Mais la question des relations entre les alliés de Bachar al Assad se posera naturellement. Non pas que la Russie et l’Iran soient incapables de s’entendre mais il existe déjà des divergences sur l’après guerre: les Russes souhaitent un système plus fédéral, les Iraniens plus de parlementarisme. Les Syriens récusent les deux options quant à eux: ils savent bien que le conflit a écorné le centralisme baasiste et favorisé les potentats locaux du fait de la dissémination de l’outil militaire.

En revanche des signes inquiétants de la prorogation d’un conflit de basse intensité demeurent: les quantités d’armement déversées par tous les belligérants, souvent en provenance de l’étranger (livraisons russes, iraniennes, mais aussi matériel offensif livré à la rébellion, y compris par les services occidentaux, français mais aussi américains) laissent augurer de potentialités de violence et d’une transformation radicale des conditions de vie à terme dans la région.
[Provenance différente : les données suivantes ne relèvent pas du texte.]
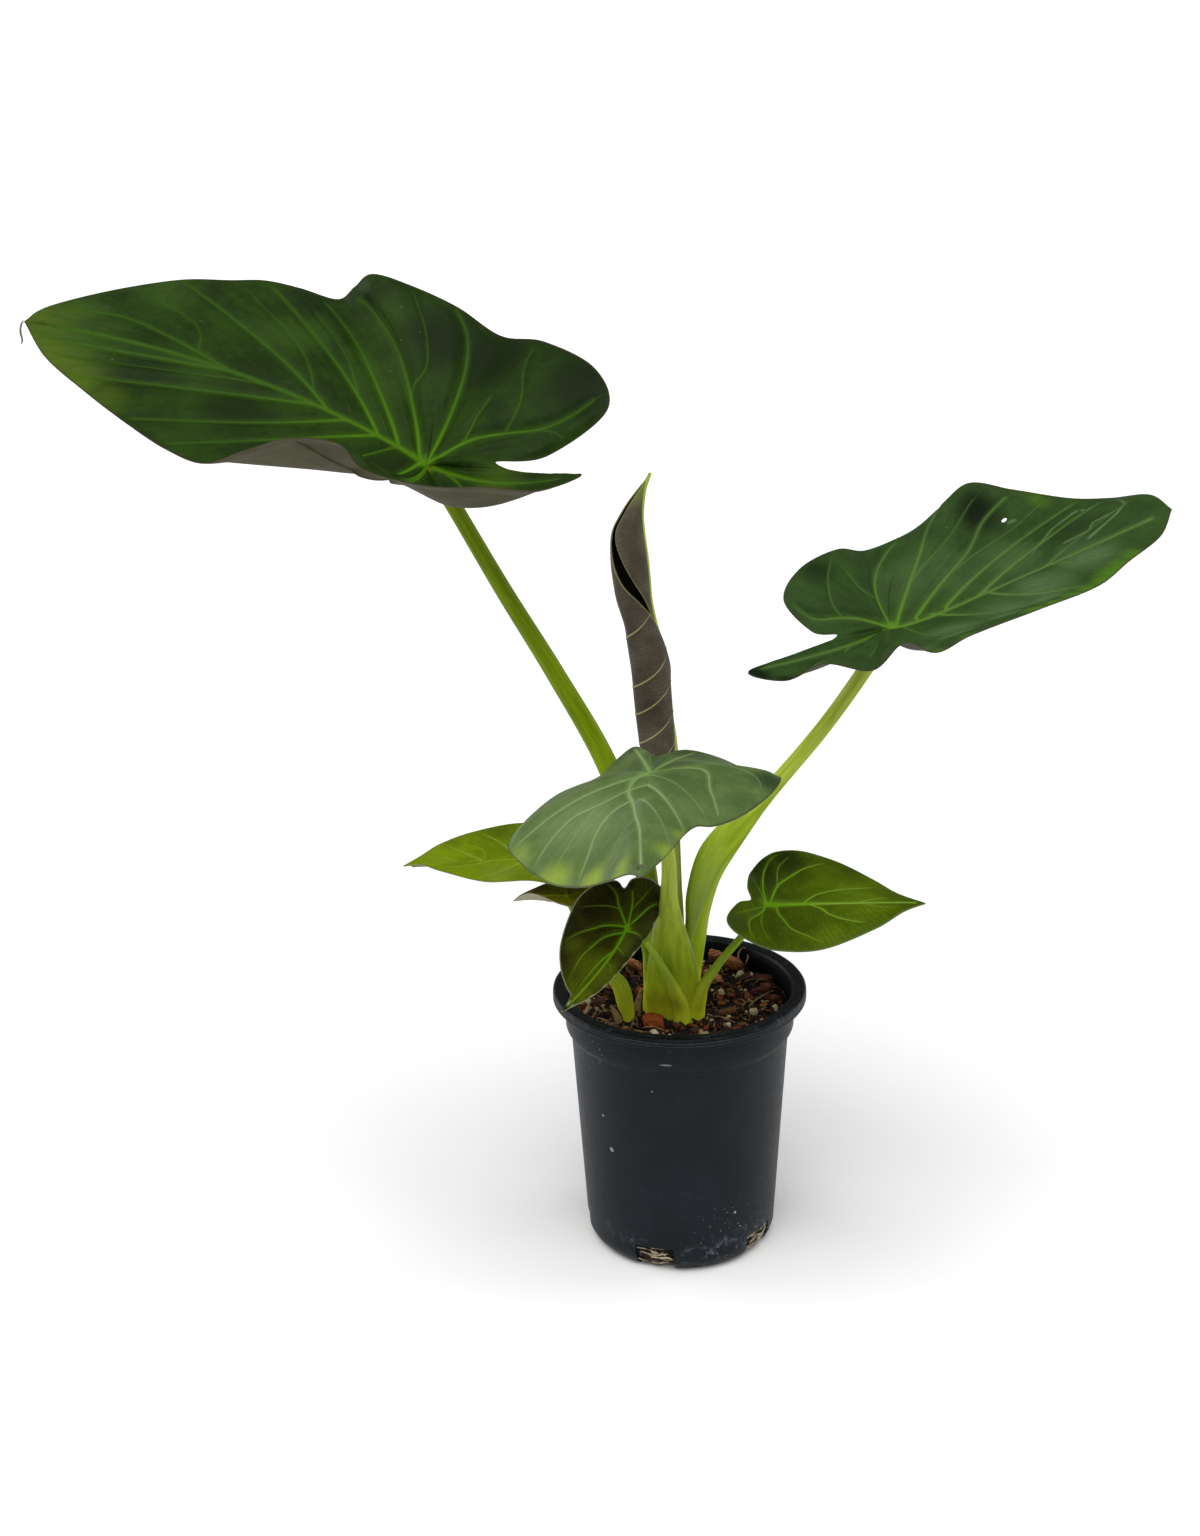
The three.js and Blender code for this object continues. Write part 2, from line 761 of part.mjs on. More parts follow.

Pour d’autres nations, la Russie et la Chine notamment, mais aussi pour les pays membres de l’Otan, il y va désormais d’une question de sécurité, le territoire syrien étant devenu le réservoir mondial d’un terrorisme dont les métastases ont tendance de surcroît à essaimer le long de l’«arc des crises», cet anneau qui court du Pakistan à la Côte d’Ivoire désormais.